Synaptic Transistors Using Backbone-Engineered D-A Conjugated Polymers for Real-Time Wearable Motion Cognition

Abstract

Organic neuromorphic electronics using conjugated polymers as an active layer attract a lot of attention, for that their synaptic plasticity can be easily tuned by tailoring of the molecular chain structures. Herein, we synthesize a series of conjugated polymers based on a backbone engineering strategy, using thiophene (T), selenophene (Se), bithiophene (BT) and terthiophene (TT) as donors and diketopyrrolopyrrole (DPP) as acceptor, i.e., PTDPP-T, PTDPP-Se, PTDPP-BT and PTDPP-TT, and used these conjugated polymers to fabricate thin-film synaptic transistors.
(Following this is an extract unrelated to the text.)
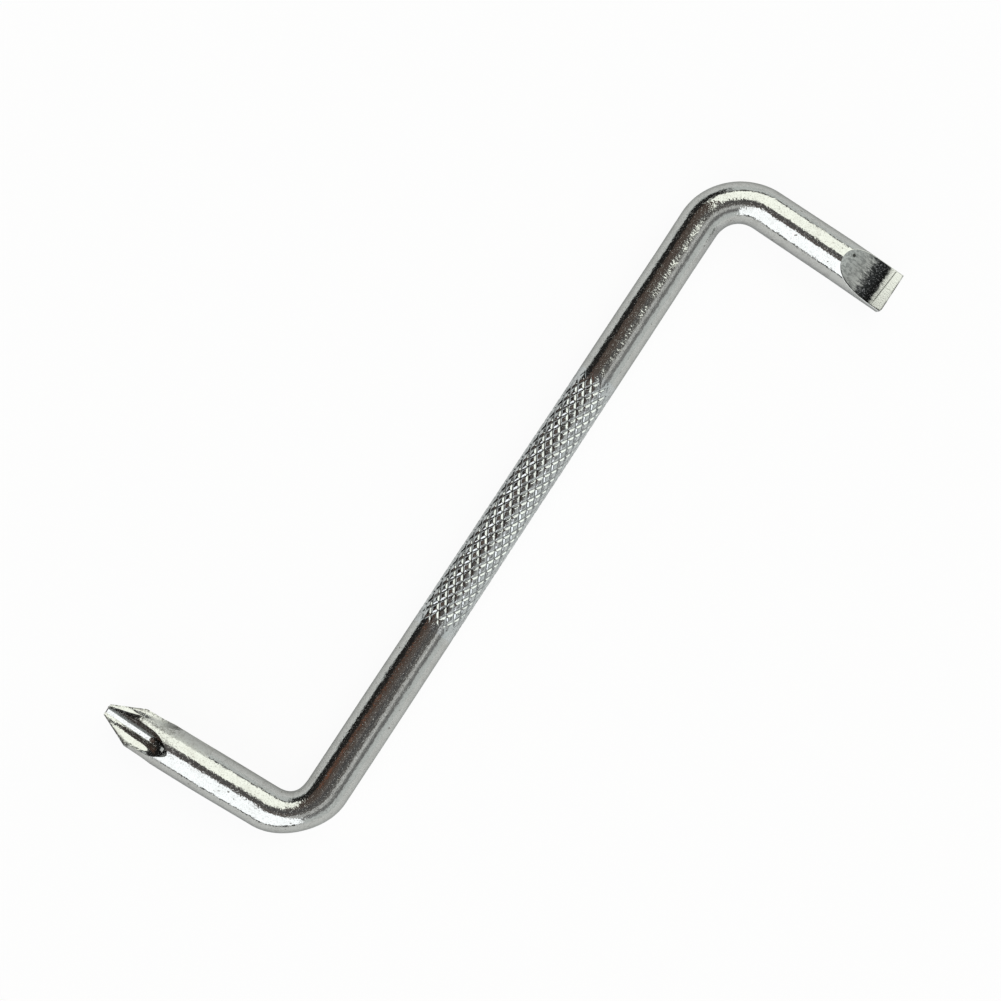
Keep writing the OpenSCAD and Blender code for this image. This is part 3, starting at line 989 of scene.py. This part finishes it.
def colour_by_angle(g, from_zenith, stops):
    """A colour by the angle from straight up, through the stops."""
    made = g.add("ShaderNodeValToRGB")
    elements = made.color_ramp.elements
    while len(elements) < len(stops):
        elements.new(0.5)
    for element, (angle, colour) in zip(elements, stops):
        element.position = angle / LOWEST_ANGLE
        element.color = rgb(*colour)
    g.feed(made.inputs[0], g.math("DIVIDE", from_zenith, LOWEST_ANGLE))
    return made.outputs[0]


def lit_side(g, ray, plane, softness=EDGE_SOFTNESS):
    """One on the lit side of a plane and zero on the other."""
    normal = Vector(plane).normalized()
    return g.ramp(g.dot(ray, tuple(normal)), -softness, softness)


def lit_sides(g, ray, planes):
    """One where a direction is on the lit side of every plane."""
    lit = lit_side(g, ray, planes[0])
    for plane in planes[1:]:
        lit = g.times(lit, lit_side(g, ray, plane))
    return lit


def studio():
    """Two large soft lights with a dark gap overhead, a dark side and pale low surroundings."""
    world = bpy.data.worlds.new("studio")
    bpy.context.scene.world = world
    world.use_nodes = True
    g = Graph(world.node_tree)
    ray = g.add("ShaderNodeTexCoord").outputs["Generated"]
    parts = g.split(ray)
    from_zenith = g.times(g.math("ARCCOSINE", parts[2]), math.degrees(1))
    brown = g.times(g.near(parts[0], *BROWN_PLACE), g.near(from_zenith, *BROWN_HEIGHT))
    dark_side = g.mix(brown, colour_by_angle(g, from_zenith, DARK_SIDE), BROWN)
    bright_side = colour_by_angle(g, from_zenith, BEHIND_LIGHTS)
    around = g.mix(lit_side(g, ray, DARK_EDGE, DARK_EDGE_SOFTNESS), bright_side, dark_side)
    clutter = g.ramp(g.noise(ray, CLUTTER_SCALE, 2.0, 0.6), *CLUTTER_RANGE)
    depth = g.ramp(from_zenith, *CLUTTER_ANGLES, *CLUTTER_DEPTHS)
    around = g.scaled(around, g.total(1.0, (clutter, depth)))
    warm_sides = lit_sides(g, ray, WARM_EDGES)
    cool_sides = lit_sides(g, ray, COOL_EDGES)
    warm = g.times(warm_sides, lit_side(g, ray, WARM_LOWEST))
    warm_rim = g.times(warm_sides, lit_side(g, ray, WARM_RIM, WARM_RIM_SOFTNESS))
    cool = g.times(cool_sides, g.ramp(from_zenith, *COOL_LOWEST))
    colour = g.mix(g.larger(warm_rim, cool_sides), around, LIGHT_RIM)
    colour = g.mix(warm, colour, WARM_LIGHT)
    colour = g.mix(cool, colour, COOL_LIGHT)
    background = g.add("ShaderNodeBackground", Color=colour, Strength=1.0)
    g.finish("ShaderNodeOutputWorld", background)


def camera():
    data = bpy.data.cameras.new("photo_camera")
    data.sensor_width = SENSOR
    data.lens = FOCAL_PIXELS / FRAME_PIXELS * SENSOR
    data.clip_start, data.clip_end = SIGHT_RANGE
    made = bpy.data.objects.new("photo_camera", data)
    made.location = CAMERA_PLACE
    made.rotation_euler = [math.radians(a) for a in CAMERA_TURN]
    bpy.context.scene.collection.objects.link(made)
    bpy.context.scene.camera = made


camera()
studio()
pale_floor()

plating = plated("plating", base=PLATING_COLOUR, stain=rgb(0.36, 0.355, 0.34), rough=(0.03, 0.07),
                 wave=30.0, peel=13.0, grain=10.0)
point = plated("point_plating", base=PLATING_COLOUR, stain=rgb(0.38, 0.37, 0.35), rough=(0.03, 0.07),
               wave=20.0, peel=9.0, grain=5.0)
knurl = plated("knurl_plating", base=rgb(0.60, 0.625, 0.635), stain=rgb(0.32, 0.325, 0.33),
               rough=(0.05, 0.12), wave=20.0, peel=13.0, grain=13.0)

bar_stretches(slotted, SLOTTED_THINNING, plating)
bar_stretches(phillips, PHILLIPS_THINNING, plating)
knurled_grip(knurl)
flat_blade(ground_steel())
cross_point(point)

bpy.context.scene.view_settings.view_transform = "Standard"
We investigated the correlation between chemical structures, aggregation states, film morphology, mobility and synaptic plasticity. When BT was used as the donor, the conjugated polymer exhibited the strongest preaggregation, formed a nanowire-structured crystal morphology, and had the appropriate monomer conjugation length, resulting in the highest field-effect mobility similar to 1.33 cm2 V-1 s-1. PTDPP-BT synaptic transistor showed the most favorable synaptic plasticity, in terms of response amplitude, plasticity regulation, and high-pass filtering, and applied to image processing and associated learning. The device was also used for wearable applications and successfully demonstrated for real-time wearable motion cognition, which provides an approach for the development of future neuromorphic devices.